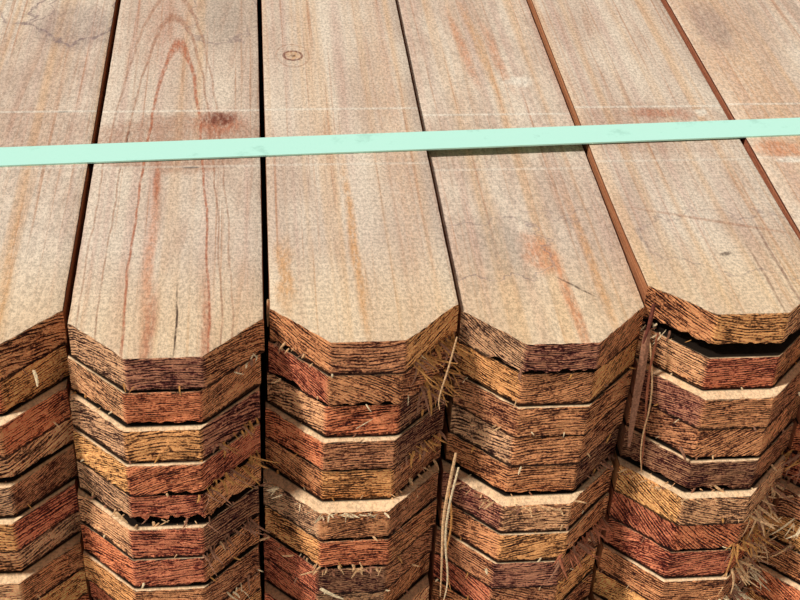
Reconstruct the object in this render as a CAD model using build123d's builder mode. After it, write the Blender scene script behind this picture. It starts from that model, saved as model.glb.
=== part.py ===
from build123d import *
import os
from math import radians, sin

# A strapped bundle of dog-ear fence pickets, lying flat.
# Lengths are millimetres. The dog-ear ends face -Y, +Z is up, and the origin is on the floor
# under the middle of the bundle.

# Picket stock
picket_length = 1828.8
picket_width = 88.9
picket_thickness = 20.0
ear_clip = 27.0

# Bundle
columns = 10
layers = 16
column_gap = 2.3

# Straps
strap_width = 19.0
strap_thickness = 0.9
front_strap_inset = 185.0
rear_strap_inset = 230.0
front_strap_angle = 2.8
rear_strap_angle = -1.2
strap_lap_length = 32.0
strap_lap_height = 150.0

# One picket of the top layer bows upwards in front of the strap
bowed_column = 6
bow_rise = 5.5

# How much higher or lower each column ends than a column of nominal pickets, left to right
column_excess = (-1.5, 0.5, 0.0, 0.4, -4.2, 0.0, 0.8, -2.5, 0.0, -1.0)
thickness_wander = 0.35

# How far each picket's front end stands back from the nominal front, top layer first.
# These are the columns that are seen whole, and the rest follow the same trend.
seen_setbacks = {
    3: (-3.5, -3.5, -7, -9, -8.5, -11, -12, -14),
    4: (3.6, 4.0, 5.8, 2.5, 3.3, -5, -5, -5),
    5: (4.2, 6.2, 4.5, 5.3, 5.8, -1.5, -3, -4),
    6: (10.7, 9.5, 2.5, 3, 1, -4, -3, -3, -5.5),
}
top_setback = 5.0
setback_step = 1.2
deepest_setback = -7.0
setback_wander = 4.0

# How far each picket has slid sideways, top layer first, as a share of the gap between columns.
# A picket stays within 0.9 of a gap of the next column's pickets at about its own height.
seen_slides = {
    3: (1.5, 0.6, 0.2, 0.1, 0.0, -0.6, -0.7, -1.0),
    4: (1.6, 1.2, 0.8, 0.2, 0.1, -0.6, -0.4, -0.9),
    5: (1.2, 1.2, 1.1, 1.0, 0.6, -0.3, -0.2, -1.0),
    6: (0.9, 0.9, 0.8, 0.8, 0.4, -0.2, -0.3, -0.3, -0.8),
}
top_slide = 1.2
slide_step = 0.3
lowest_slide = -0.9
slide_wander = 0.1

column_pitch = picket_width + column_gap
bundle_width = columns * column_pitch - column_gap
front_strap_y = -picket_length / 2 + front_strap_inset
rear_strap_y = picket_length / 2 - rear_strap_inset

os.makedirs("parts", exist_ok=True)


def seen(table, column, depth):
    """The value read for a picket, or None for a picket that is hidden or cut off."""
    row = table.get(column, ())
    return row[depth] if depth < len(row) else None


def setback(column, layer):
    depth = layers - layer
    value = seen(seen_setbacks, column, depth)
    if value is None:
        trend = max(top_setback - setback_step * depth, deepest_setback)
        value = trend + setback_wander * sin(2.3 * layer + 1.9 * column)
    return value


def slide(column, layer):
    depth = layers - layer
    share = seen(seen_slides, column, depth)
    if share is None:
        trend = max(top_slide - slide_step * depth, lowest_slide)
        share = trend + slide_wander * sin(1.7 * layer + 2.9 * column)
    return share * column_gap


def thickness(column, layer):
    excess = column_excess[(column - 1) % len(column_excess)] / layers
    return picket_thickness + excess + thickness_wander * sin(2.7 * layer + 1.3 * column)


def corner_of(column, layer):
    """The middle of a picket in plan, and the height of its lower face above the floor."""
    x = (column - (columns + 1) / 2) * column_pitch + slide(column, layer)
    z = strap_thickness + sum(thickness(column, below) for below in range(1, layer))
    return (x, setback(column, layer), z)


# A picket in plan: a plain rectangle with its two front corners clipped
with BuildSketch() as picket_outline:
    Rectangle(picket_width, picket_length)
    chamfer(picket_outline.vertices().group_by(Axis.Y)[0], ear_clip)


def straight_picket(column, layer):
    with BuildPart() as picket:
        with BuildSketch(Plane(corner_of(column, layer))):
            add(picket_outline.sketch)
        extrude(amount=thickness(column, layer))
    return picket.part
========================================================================
TASK DETAILS
Give the data again, exactly as it stands.

ANSWER TO THIS PROBLEM
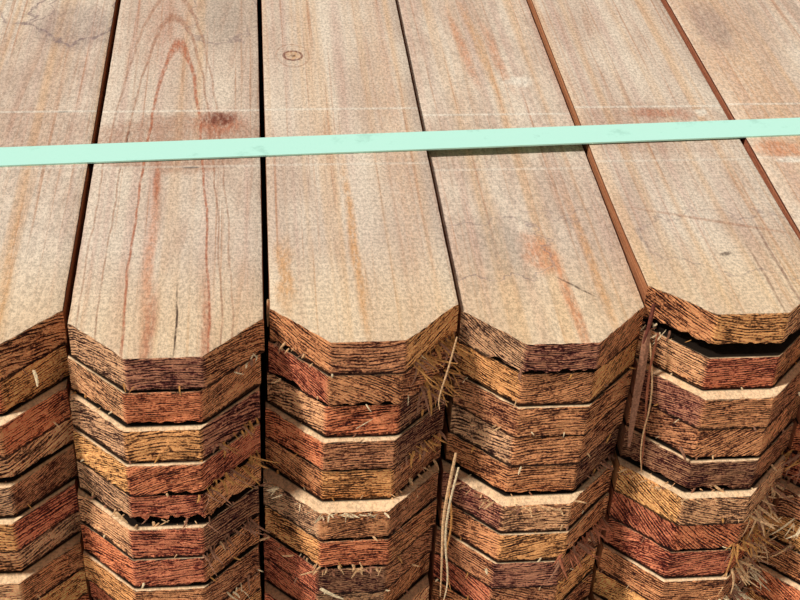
Reconstruct the object in this render as a CAD model using build123d's builder mode. After it, write the Blender scene script behind this picture. It starts from that model, saved as model.glb.
=== part.py ===
from build123d import *
import os
from math import radians, sin

# A strapped bundle of dog-ear fence pickets, lying flat.
# Lengths are millimetres. The dog-ear ends face -Y, +Z is up, and the origin is on the floor
# under the middle of the bundle.

# Picket stock
picket_length = 1828.8
picket_width = 88.9
picket_thickness = 20.0
ear_clip = 27.0

# Bundle
columns = 10
layers = 16
column_gap = 2.3

# Straps
strap_width = 19.0
strap_thickness = 0.9
front_strap_inset = 185.0
rear_strap_inset = 230.0
front_strap_angle = 2.8
rear_strap_angle = -1.2
strap_lap_length = 32.0
strap_lap_height = 150.0

# One picket of the top layer bows upwards in front of the strap
bowed_column = 6
bow_rise = 5.5

# How much higher or lower each column ends than a column of nominal pickets, left to right
column_excess = (-1.5, 0.5, 0.0, 0.4, -4.2, 0.0, 0.8, -2.5, 0.0, -1.0)
thickness_wander = 0.35

# How far each picket's front end stands back from the nominal front, top layer first.
# These are the columns that are seen whole, and the rest follow the same trend.
seen_setbacks = {
    3: (-3.5, -3.5, -7, -9, -8.5, -11, -12, -14),
    4: (3.6, 4.0, 5.8, 2.5, 3.3, -5, -5, -5),
    5: (4.2, 6.2, 4.5, 5.3, 5.8, -1.5, -3, -4),
    6: (10.7, 9.5, 2.5, 3, 1, -4, -3, -3, -5.5),
}
top_setback = 5.0
setback_step = 1.2
deepest_setback = -7.0
setback_wander = 4.0

# How far each picket has slid sideways, top layer first, as a share of the gap between columns.
# A picket stays within 0.9 of a gap of the next column's pickets at about its own height.
seen_slides = {
    3: (1.5, 0.6, 0.2, 0.1, 0.0, -0.6, -0.7, -1.0),
    4: (1.6, 1.2, 0.8, 0.2, 0.1, -0.6, -0.4, -0.9),
    5: (1.2, 1.2, 1.1, 1.0, 0.6, -0.3, -0.2, -1.0),
    6: (0.9, 0.9, 0.8, 0.8, 0.4, -0.2, -0.3, -0.3, -0.8),
}
top_slide = 1.2
slide_step = 0.3
lowest_slide = -0.9
slide_wander = 0.1

column_pitch = picket_width + column_gap
bundle_width = columns * column_pitch - column_gap
front_strap_y = -picket_length / 2 + front_strap_inset
rear_strap_y = picket_length / 2 - rear_strap_inset

os.makedirs("parts", exist_ok=True)


def seen(table, column, depth):
    """The value read for a picket, or None for a picket that is hidden or cut off."""
    row = table.get(column, ())
    return row[depth] if depth < len(row) else None


def setback(column, layer):
    depth = layers - layer
    value = seen(seen_setbacks, column, depth)
    if value is None:
        trend = max(top_setback - setback_step * depth, deepest_setback)
        value = trend + setback_wander * sin(2.3 * layer + 1.9 * column)
    return value


def slide(column, layer):
    depth = layers - layer
    share = seen(seen_slides, column, depth)
    if share is None:
        trend = max(top_slide - slide_step * depth, lowest_slide)
        share = trend + slide_wander * sin(1.7 * layer + 2.9 * column)
    return share * column_gap


def thickness(column, layer):
    excess = column_excess[(column - 1) % len(column_excess)] / layers
    return picket_thickness + excess + thickness_wander * sin(2.7 * layer + 1.3 * column)


def corner_of(column, layer):
    """The middle of a picket in plan, and the height of its lower face above the floor."""
    x = (column - (columns + 1) / 2) * column_pitch + slide(column, layer)
    z = strap_thickness + sum(thickness(column, below) for below in range(1, layer))
    return (x, setback(column, layer), z)


# A picket in plan: a plain rectangle with its two front corners clipped
with BuildSketch() as picket_outline:
    Rectangle(picket_width, picket_length)
    chamfer(picket_outline.vertices().group_by(Axis.Y)[0], ear_clip)


def straight_picket(column, layer):
    with BuildPart() as picket:
        with BuildSketch(Plane(corner_of(column, layer))):
            add(picket_outline.sketch)
        extrude(amount=thickness(column, layer))
    return picket.part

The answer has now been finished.